The science behind presentation anxiety

When you anticipate being evaluated, your brain activates the anterior cingulate cortex — the same region that processes physical pain. Your body responds with cortisol and adrenaline, tightening your throat, speeding your heart, and diverting blood from your brain to your muscles. This is why anxious speakers talk faster, forget their points, and feel like they cannot think clearly.

Understanding this helps because it means the anxiety is not your fault. It is a neurological response. And neurological responses can be trained.

Before the presentation

Prepare your structure, not a script

Memorizing a word-for-word script is one of the worst things you can do for anxiety. If you forget one line, your entire structure collapses and panic sets in. Instead, prepare an outline: your opening, your 3-4 key points, and your closing. Know what you want to say, not exactly how you will say it.

Practice out loud, not in your head

Mental rehearsal feels productive but it skips the hardest part: actually speaking. Your voice, your pacing, your transitions — these only improve when you practice out loud. Record yourself so you can hear what the audience will hear. Most people are surprised to find they sound better than they expected.

Simulate pressure gradually

If presenting to 20 people terrifies you, do not make that your first practice run. Start by recording yourself alone. Then practice with one person you trust. Then try a small group. Each step builds tolerance to the pressure. By the time you face the real audience, your nervous system has already handled similar situations.

Minutes before you present

Box breathing

Inhale for 4 seconds, hold for 4, exhale for 4, hold for 4. Repeat three times. This technique is used by Navy SEALs and emergency responders to stay calm under extreme pressure. It works because the extended exhale activates your vagus nerve, which directly lowers your heart rate.

Ground yourself physically

Press your feet firmly into the floor. Feel the weight of your body. Touch the podium or table. Physical grounding pulls your attention out of anxious thoughts and into the present moment. Your brain cannot simultaneously focus on catastrophic “what ifs” and on the sensation of your feet on the ground.

Have your first sentence memorized

The hardest moment is the first sentence. After that, momentum carries you. If you have your opening line memorized, you can deliver it on autopilot while your brain settles in. By sentence three, the worst of the anxiety has usually passed.

During the presentation

Slow down deliberately

Anxiety makes you rush. You speak faster, skip transitions, and compress your points. The audience cannot keep up, which makes you feel like you are losing them, which makes you more anxious. Break this cycle by deliberately slowing down. Pause between points. Take a breath. A 2-second pause feels like an eternity to you but sounds confident to the audience.

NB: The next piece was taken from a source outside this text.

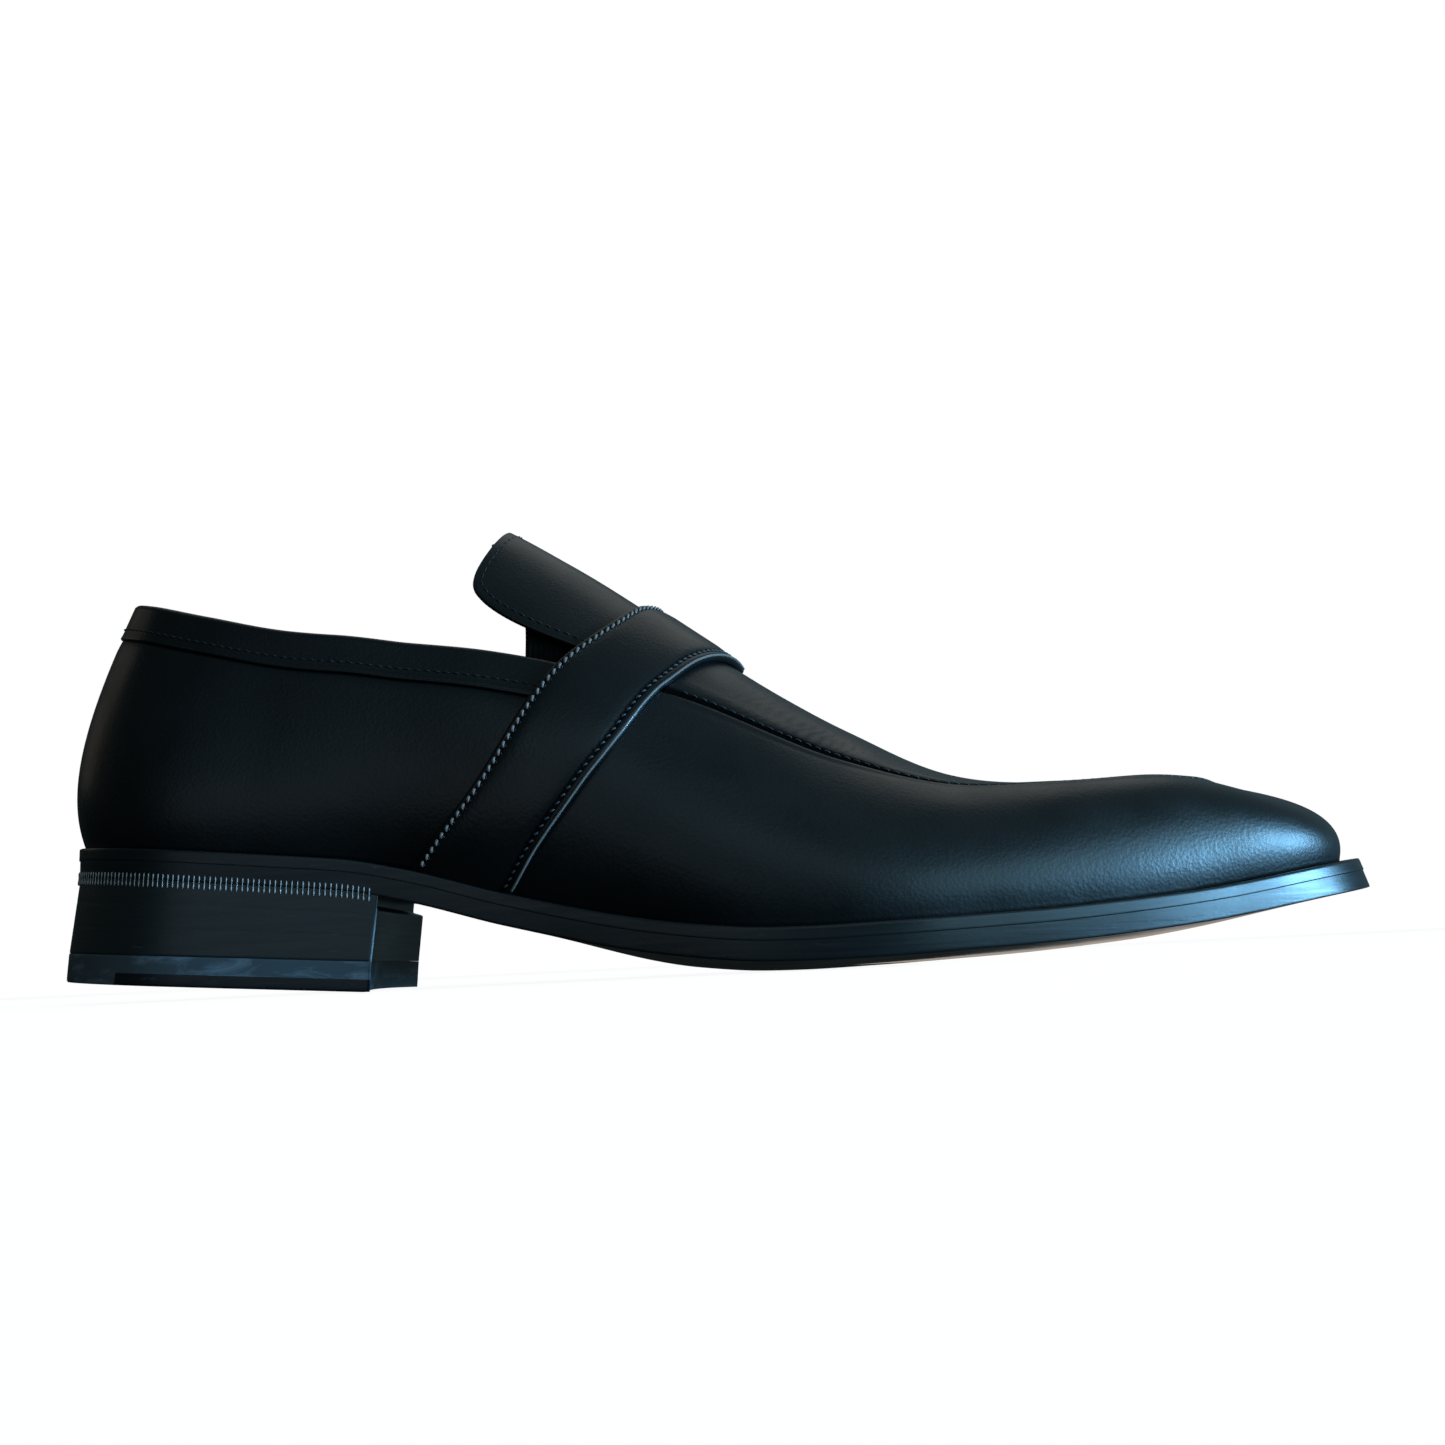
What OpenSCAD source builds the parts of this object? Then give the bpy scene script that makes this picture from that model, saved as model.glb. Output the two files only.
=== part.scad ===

Talk to one person at a time

Do not try to address the whole room at once. Pick one friendly face and talk to them for 10-15 seconds. Then shift to another person. This turns a “performance” into a series of one-on-one conversations, which feels far less threatening.

Do not apologize for being nervous

Most audiences cannot tell you are nervous unless you tell them. Saying “sorry, I am really nervous” draws attention to something they probably did not notice. If you stumble, just pause, take a breath, and continue. The audience respects recovery far more than apology.

Building long-term confidence

Presentation anxiety shrinks with exposure. Every time you present and survive — even imperfectly — your brain recalibrates its threat assessment. The tenth presentation feels less scary than the first. The thirtieth feels almost normal.

Track your progress. If you can see that your confidence score went from 45 to 72 over five sessions, or that your filler count dropped from 30 to 8, the improvement becomes undeniable. Objective data is the antidote to the anxious voice that says “you are not getting better.”

The bottom line

Presentation anxiety is not something you eliminate — it is something you learn to manage. Prepare your structure, practice out loud, breathe before you start, slow down when you speak, and track your improvement over time. The anxiety may always show up, but with practice, it stops running the show.